Flutter Suppression using Synthetic Jet Actuators: the Typical Section

摘要

Synthetic jet actuators (SJA) are among the most promising devices for adaptive flow control. These zero net mass flux actuators periodically force fluid through an orifice in and out of a cavity located inside the body close to surface. Typical applications of SJA are in boundary layer control through momentum exchange improving boundary layer stability, delaying transition, and separation. A less recognised effect of SJA on the flow field also is that momentum exchange with the flow leads to a rearrangement of the streamlines around the airfoil modifying the aerodynamic forces and moments. This phenomenon is called dynamic virtual shaping. In spite of the complexity of the flow fields generated by synthetic jet actuators, reduced order models (ROMs) capable of accurately predicting the unsteady aerodynamic forces and moments generated by the actuators have been developed and verified.
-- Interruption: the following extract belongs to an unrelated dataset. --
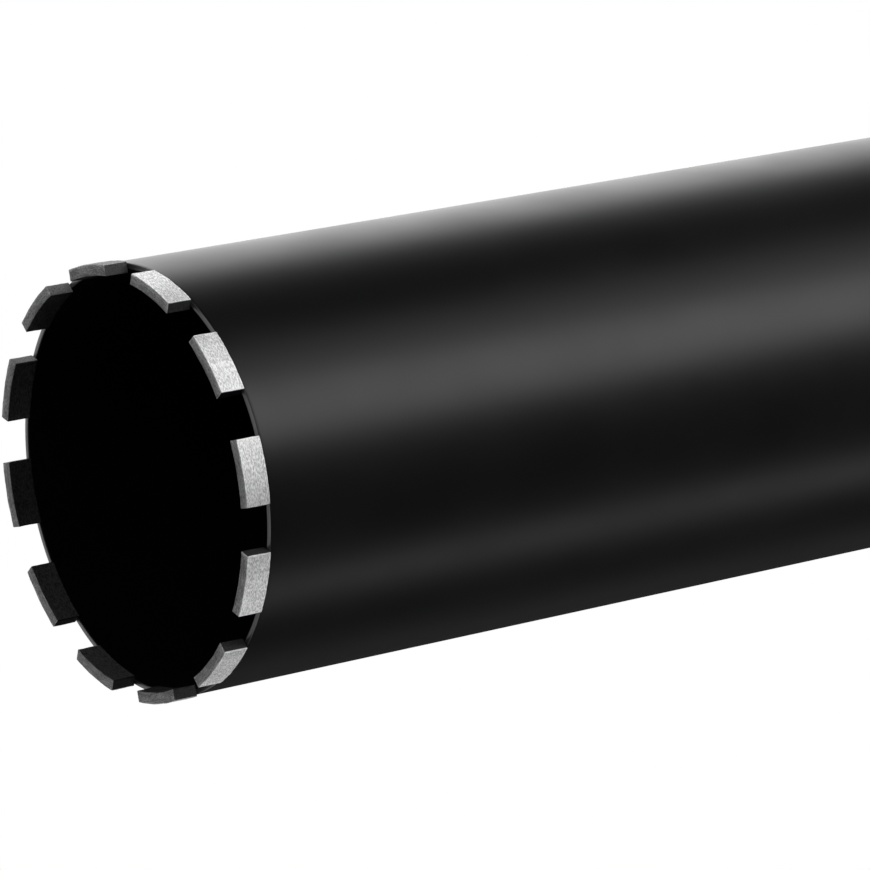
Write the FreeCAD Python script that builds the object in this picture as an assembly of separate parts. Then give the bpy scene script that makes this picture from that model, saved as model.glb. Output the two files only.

In this paper, flutter suppression using SJAs is investigated employing these ROMs. The study considers a typical airfoil section in incompressible flow and feedback control is used to stabilise the airfoil at airspeeds higher than its flutter speed, thus increasing the stable flight range. Numerical calculations indicate that the flutter boundary can be successfully moved to higher airspeeds and that the required control authority is sensitive to the tuning of the SJA eigenfrequency to the flutter eigenfrequency. In addition, preliminary investigation of the performance of SJA control for load alleviation is performed indicating limited capability in rejecting disturbances due to atmospheric turbulence.